The ApplicationContext for a test is typically loaded when an instance of the test class is being prepared — for example, to perform dependency injection into @Autowired fields of the test instance. This means that any console logging triggered during the initialization of the ApplicationContext typically cannot be associated with an individual test method. However, if the context is closed immediately before the execution of a test method according to @DirtiesContext semantics, a new instance of the context will be loaded just prior to execution of the test method. In the latter scenario, an IDE or build tool may potentially associate console logging with the individual test method.

The ApplicationContext for a test can be closed via one of the following scenarios.

  • The context is closed according to @DirtiesContext semantics.

  • The context is closed because it has been automatically evicted from the cache according to the LRU eviction policy.

  • The context is closed via a JVM shutdown hook when the JVM for the test suite terminates.

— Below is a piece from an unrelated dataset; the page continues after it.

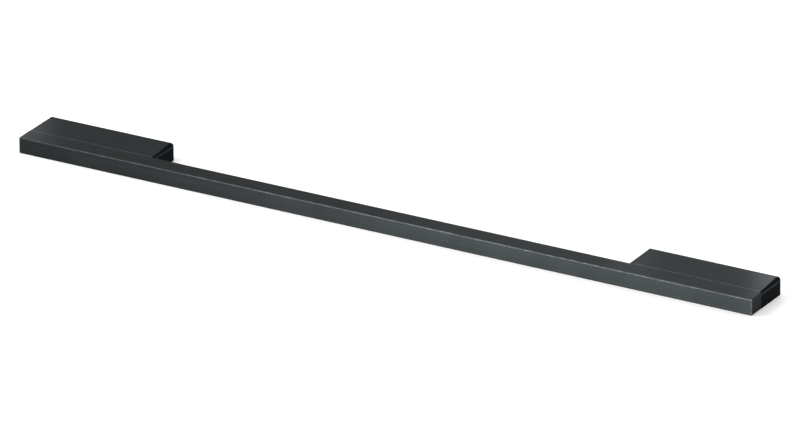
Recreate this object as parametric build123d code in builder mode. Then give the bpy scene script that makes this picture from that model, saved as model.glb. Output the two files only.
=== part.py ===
from build123d import *
import os

os.makedirs("parts", exist_ok=True)

# Whole handle: X along the bar, front face toward -Y, door plane toward +Y, underside at Z 0
length = 595.0
depth = 42.8
front_height = 12.1
rise = 1.55

# Front bar
bar_depth = 14.3
front_easing = 0.7
end_easing = 0.9
seam_easing = 0.35

# Feet: shells that are open below
foot_length = 104.4
web = 2.5
flange = 2.6
plate_underside = 10.7
rear_easing = 0.6
inner_bend = 2.0

# Caps on the ends of the feet: thicker toward the door, with a rounded top as wide as they are thick
cap_at_joint = 1.4
cap_at_door = 2.85
cap_easing = 0.3
cap_skirt = 6.5
cap_wall = 1.6

# Mounting blocks inside the feet, with bosses for M4 screws that come through the door
block_length = 80.0
block_foot = 1.2
boss_radius = 3.8
boss_height = 5.6
boss_spacing = 64.0
thread_radius = 2.0
door_thread_depth = 12.0

# M4 screws that pull block, foot and bar together
screw_height = 5.6
screw_spacing = 38.0
screw_length = 14.0
head_radius = 3.5
head_length = 4.0
clearance_radius = 2.2
access_radius = 4.0
web_to_head = 5.0
bar_thread_depth = 9.5

y_front = -depth / 2
y_door = depth / 2
y_joint = y_front + bar_depth
y_channel = y_joint + web
y_flange = y_door - flange
y_head = y_channel + web_to_head
channel_depth = y_flange - y_channel
x_left = -length / 2
x_inner = x_left + foot_length
x_foot = x_left + foot_length / 2
screw_xs = [x_foot - screw_spacing / 2, x_foot + screw_spacing / 2]
boss_xs = [x_foot - boss_spacing / 2, x_foot + boss_spacing / 2]


def top_at(y):
    """Height of the sloping top at a depth."""
    return front_height + rise * (y - y_front) / depth


def toward_door(x, y, z):
    """A place whose local Z axis points to the door."""
    return Location((x, y, z), (-90, 0, 0))


def corner_waste(y, radius):
    """What a round-over of this radius takes off the top of the left outer cap at one depth."""
    top = top_at(y)
    with BuildSketch(Plane((x_left, y, top), x_dir=(1, 0, 0), z_dir=(0, -1, 0))) as waste:
        with BuildLine():
            Polyline((radius, 0), (radius, 1), (-1, 1), (-1, -radius), (0, -radius))
            RadiusArc((0, -radius), (radius, 0), radius)
        make_face()
    return waste.sketch


# Solid bar, its front arrises softly rounded and its rear arrises just broken at the seams
with BuildPart() as bar:
    with BuildSketch(Plane.YZ.offset(x_left)) as bar_profile:
        with BuildLine():
            Polyline(
                (y_front, 0),
                (y_joint, 0),
                (y_joint, top_at(y_joint)),
                (y_front, front_height),
                close=True,
            )
        make_face()
        fillet(bar_profile.vertices().sort_by(Axis.X)[:2], front_easing)
        fillet(bar_profile.vertices().sort_by(Axis.X)[-2:], seam_easing)
    extrude(amount=length)
    fillet(bar.faces().filter_by(Axis.X).edges(), end_easing)
    with Locations([toward_door(side * x, y_joint, screw_height) for x in screw_xs for side in (1, -1)]):
        Hole(thread_radius, bar_thread_depth)

# Outline that the feet and their caps share, and the channel in the feet
with BuildSketch(Plane.YZ.offset(x_left)) as foot_outline:
    with BuildLine():
        Polyline(
            (y_joint, 0),
            (y_door, 0),
            (y_door, top_at(y_door)),
            (y_joint, top_at(y_joint)),
            close=True,
        )
    make_face()
    fillet(foot_outline.vertices().sort_by(Axis.Y)[-1], rear_easing)
    fillet(foot_outline.vertices().group_by(Axis.X)[0], seam_easing)

with BuildSketch(Plane.YZ.offset(x_left)) as channel:
    with Locations((y_channel, 0)):
        Rectangle(channel_depth, plate_underside, align=(Align.MIN, Align.MIN))
    fillet(channel.vertices().group_by(Axis.Y)[-1], inner_bend)

# Where a cap lies, seen from above
with BuildSketch() as cap_plan:
    with BuildLine():
        Polyline(
            (x_left, y_joint),
            (x_left + cap_at_joint, y_joint),
            (x_left + cap_at_door, y_door),
            (x_left, y_door),
            close=True,
        )
    make_face()
cap_plans = [cap_plan.sketch, mirror(cap_plan.sketch, about=Plane.YZ.offset(x_foot))]

# Left foot: top plate, front web against the bar and rear flange against the door
with BuildPart() as left_foot:
    extrude(foot_outline.sketch, amount=foot_length)
    extrude(channel.sketch, amount=foot_length, mode=Mode.SUBTRACT)
    # Both ends are cut back to make room for the caps
    for plan in cap_plans:
        extrude(plan, amount=2 * front_height, mode=Mode.SUBTRACT)
    # Notches that let the bosses of the block in from below
    with BuildSketch(Plane.XZ.offset(-y_door)):
        with Locations([(x, boss_height) for x in boss_xs]):
            Circle(boss_radius)
            Rectangle(2 * boss_radius, boss_height, align=(Align.CENTER, Align.MAX))
    extrude(amount=flange, mode=Mode.SUBTRACT)
    # Screw holes in the web, and access holes for the screw heads in the flange
    with Locations([toward_door(x, y_channel, screw_height) for x in screw_xs]):
        Hole(clearance_radius, web)
    with Locations([toward_door(x, y_door, screw_height) for x in screw_xs]):
        Hole(access_radius, flange)

with BuildPart() as right_foot:
    mirror(left_foot.part, about=Plane.YZ)

# Outer cap of the left foot: a plate that closes the whole end, with a skirt that grips the channel
with BuildPart() as left_outer_cap:
    extrude(foot_outline.sketch, amount=cap_at_door)
    extrude(cap_plan.sketch, amount=2 * front_height, mode=Mode.INTERSECT)
    end_edges = left_outer_cap.faces().sort_by(Axis.X)[0].edges()
    chamfer(end_edges.filter_by(Axis.Z) + end_edges.sort_by(Axis.Z)[:1], cap_easing)
    # The top rolls over by a radius that grows toward the door
    add(corner_waste(y_joint, cap_at_joint))
    add(corner_waste(y_door, cap_at_door))
    loft(ruled=True, mode=Mode.SUBTRACT)
    with BuildSketch(Plane.YZ.offset(x_left + cap_at_joint)) as skirt_outline:
        add(channel.sketch_local)
        with Locations((y_channel + cap_wall, 0)):
            Rectangle(
                channel_depth - 2 * cap_wall,
                plate_underside - cap_wall,
                align=(Align.MIN, Align.MIN),
                mode=Mode.SUBTRACT,
            )
    extrude(amount=cap_skirt)

with BuildPart() as left_inner_cap:
    mirror(left_outer_cap.part, about=Plane.YZ.offset(x_foot))

with BuildPart() as right_inner_cap:
    mirror(left_inner_cap.part, about=Plane.YZ)

with BuildPart() as right_outer_cap:
    mirror(left_outer_cap.part, about=Plane.YZ)

# Cast block that fills the channel behind the bar
with BuildPart() as left_mounting_block:
    with Locations((x_foot, (y_channel + y_flange) / 2, block_foot)):
        Box(
            block_length,
            channel_depth,
            plate_underside - block_foot,
            align=(Align.CENTER, Align.CENTER, Align.MIN),
        )
    fillet(left_mounting_block.edges().filter_by(Axis.X).group_by(Axis.Z)[-1], inner_bend)
    fillet(left_mounting_block.edges().filter_by(Axis.Z), 1.5)
    with Locations([toward_door(x, y_flange, boss_height) for x in boss_xs]):
        Cylinder(boss_radius, flange, align=(Align.CENTER, Align.CENTER, Align.MIN))
    # Pocket from below between the two screws
    with BuildSketch(Plane.XY.offset(block_foot)):
        with Locations((x_foot, (y_channel + y_flange) / 2)):
            RectangleRounded(screw_spacing - 14, channel_depth - 8, 3)
    extrude(amount=6, mode=Mode.SUBTRACT)
    with Locations([toward_door(x, y_door, boss_height) for x in boss_xs]):
        Hole(thread_radius, door_thread_depth)
    with Locations([toward_door(x, y_flange, screw_height) for x in screw_xs]):
        CounterBoreHole(clearance_radius, access_radius, y_flange - y_head, channel_depth)

with BuildPart() as right_mounting_block:
    mirror(left_mounting_block.part, about=Plane.YZ)

# Socket screw: head against the block, shank through block and web into the bar
with BuildPart() as left_outer_screw:
    with Locations(toward_door(screw_xs[0], y_head, screw_height)):
        Cylinder(head_radius, head_length, align=(Align.CENTER, Align.CENTER, Align.MIN))
        Cylinder(thread_radius, screw_length, align=(Align.CENTER, Align.CENTER, Align.MAX))
    chamfer(left_outer_screw.edges().filter_by(GeomType.CIRCLE).sort_by(Axis.Y)[0], 0.5)
    chamfer(left_outer_screw.edges().filter_by(GeomType.CIRCLE).sort_by(Axis.Y)[-1], 0.3)
    with BuildSketch(Plane(origin=(screw_xs[0], y_head + head_length, screw_height), z_dir=(0, 1, 0))):
        RegularPolygon(1.5, 6, major_radius=False)
    extrude(amount=-2.2, mode=Mode.SUBTRACT)

with BuildPart() as left_inner_screw:
    mirror(left_outer_screw.part, about=Plane.YZ.offset(x_foot))

with BuildPart() as right_inner_screw:
    mirror(left_inner_screw.part, about=Plane.YZ)

with BuildPart() as right_outer_screw:
    mirror(left_outer_screw.part, about=Plane.YZ)

bar.part.label = "bar"
left_foot.part.label = "left_foot"
right_foot.part.label = "right_foot"
left_outer_cap.part.label = "left_outer_cap"
left_inner_cap.part.label = "left_inner_cap"
right_inner_cap.part.label = "right_inner_cap"
right_outer_cap.part.label = "right_outer_cap"
left_mounting_block.part.label = "left_mounting_block"
right_mounting_block.part.label = "right_mounting_block"
left_outer_screw.part.label = "left_outer_screw"
left_inner_screw.part.label = "left_inner_screw"
right_inner_screw.part.label = "right_inner_screw"
right_outer_screw.part.label = "right_outer_screw"

export_step(bar.part, "parts/bar.step")
export_step(left_foot.part, "parts/left_foot.step")
export_step(right_foot.part, "parts/right_foot.step")
export_step(left_outer_cap.part, "parts/left_outer_cap.step")
export_step(left_inner_cap.part, "parts/left_inner_cap.step")
export_step(right_inner_cap.part, "parts/right_inner_cap.step")
export_step(right_outer_cap.part, "parts/right_outer_cap.step")
export_step(left_mounting_block.part, "parts/left_mounting_block.step")
export_step(right_mounting_block.part, "parts/right_mounting_block.step")
export_step(left_outer_screw.part, "parts/left_outer_screw.step")
export_step(left_inner_screw.part, "parts/left_inner_screw.step")
export_step(right_inner_screw.part, "parts/right_inner_screw.step")
export_step(right_outer_screw.part, "parts/right_outer_screw.step")
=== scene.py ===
import math

import bpy
from mathutils import Matrix, Vector

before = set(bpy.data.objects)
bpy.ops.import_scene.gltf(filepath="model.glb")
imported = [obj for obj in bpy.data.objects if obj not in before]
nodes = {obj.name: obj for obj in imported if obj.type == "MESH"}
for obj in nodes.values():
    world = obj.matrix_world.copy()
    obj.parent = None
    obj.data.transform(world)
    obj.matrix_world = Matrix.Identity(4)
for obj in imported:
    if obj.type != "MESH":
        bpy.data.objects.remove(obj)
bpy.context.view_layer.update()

MM = 0.001
handle_end = 297.5 * MM
bar_front = -21.4 * MM
foot_inner_end = 193.1 * MM


# Colours and nodes

def linear(hex_code):
    """sRGB hex code to the linear colour that Blender works in."""
    parts = [int(hex_code[i:i + 2], 16) / 255 for i in (1, 3, 5)]
    return [c / 12.92 if c <= 0.04045 else ((c + 0.055) / 1.055) ** 2.4 for c in parts] + [1.0]


def add_node(tree, kind, links=None, values=None, **settings):
    """Adds one node: settings are its properties, values its sockets' numbers, links what feeds them."""
    node = tree.nodes.new(kind)
    for name, value in settings.items():
        setattr(node, name, value)
    for name, value in (values or {}).items():
        node.inputs[name].default_value = value
    for name, socket in (links or {}).items():
        tree.links.new(socket, node.inputs[name])
    return node


def empty_material(name):
    """A material with no nodes but its output."""
    material = bpy.data.materials.new(name)
    material.use_nodes = True
    material.node_tree.nodes.clear()
    return material, material.node_tree


def nearness_to_arrises(tree, place, arrises, reach):
    """One on the given arrises and nothing at this reach: each is a direction to ignore and a point."""
    distances = []
    for flatten, point in arrises:
        flat = add_node(
            tree, "ShaderNodeVectorMath", {0: place}, {1: flatten}, operation="MULTIPLY",
        ).outputs["Vector"]
        distances.append(add_node(
            tree, "ShaderNodeVectorMath", {0: flat}, {1: point}, operation="DISTANCE",
        ).outputs["Value"])
    nearest = distances[0]
    for distance in distances[1:]:
        nearest = add_node(
            tree, "ShaderNodeMath", {0: nearest, 1: distance}, operation="MINIMUM",
        ).outputs[0]
    return add_node(
        tree, "ShaderNodeMapRange", {"Value": nearest},
        {"From Min": 0.3 * reach, "From Max": reach, "To Min": 1.0, "To Max": 0.0},
    ).outputs["Result"]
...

If the context is closed according to @DirtiesContext semantics after a particular test method, an IDE or build tool may potentially associate console logging with the individual test method. If the context is closed according to @DirtiesContext semantics after a test class, any console logging triggered during the shutdown of the ApplicationContext cannot be associated with an individual test method. Similarly, any console logging triggered during the shutdown phase via a JVM shutdown hook cannot be associated with an individual test method.

When a Infra ApplicationContext is closed via a JVM shutdown hook, callbacks executed during the shutdown phase are executed on a thread named ContextShutdownHook. So, if you wish to disable console logging triggered when the ApplicationContext is closed via a JVM shutdown hook, you may be able to register a custom filter with your logging framework that allows you to ignore any logging initiated by that thread.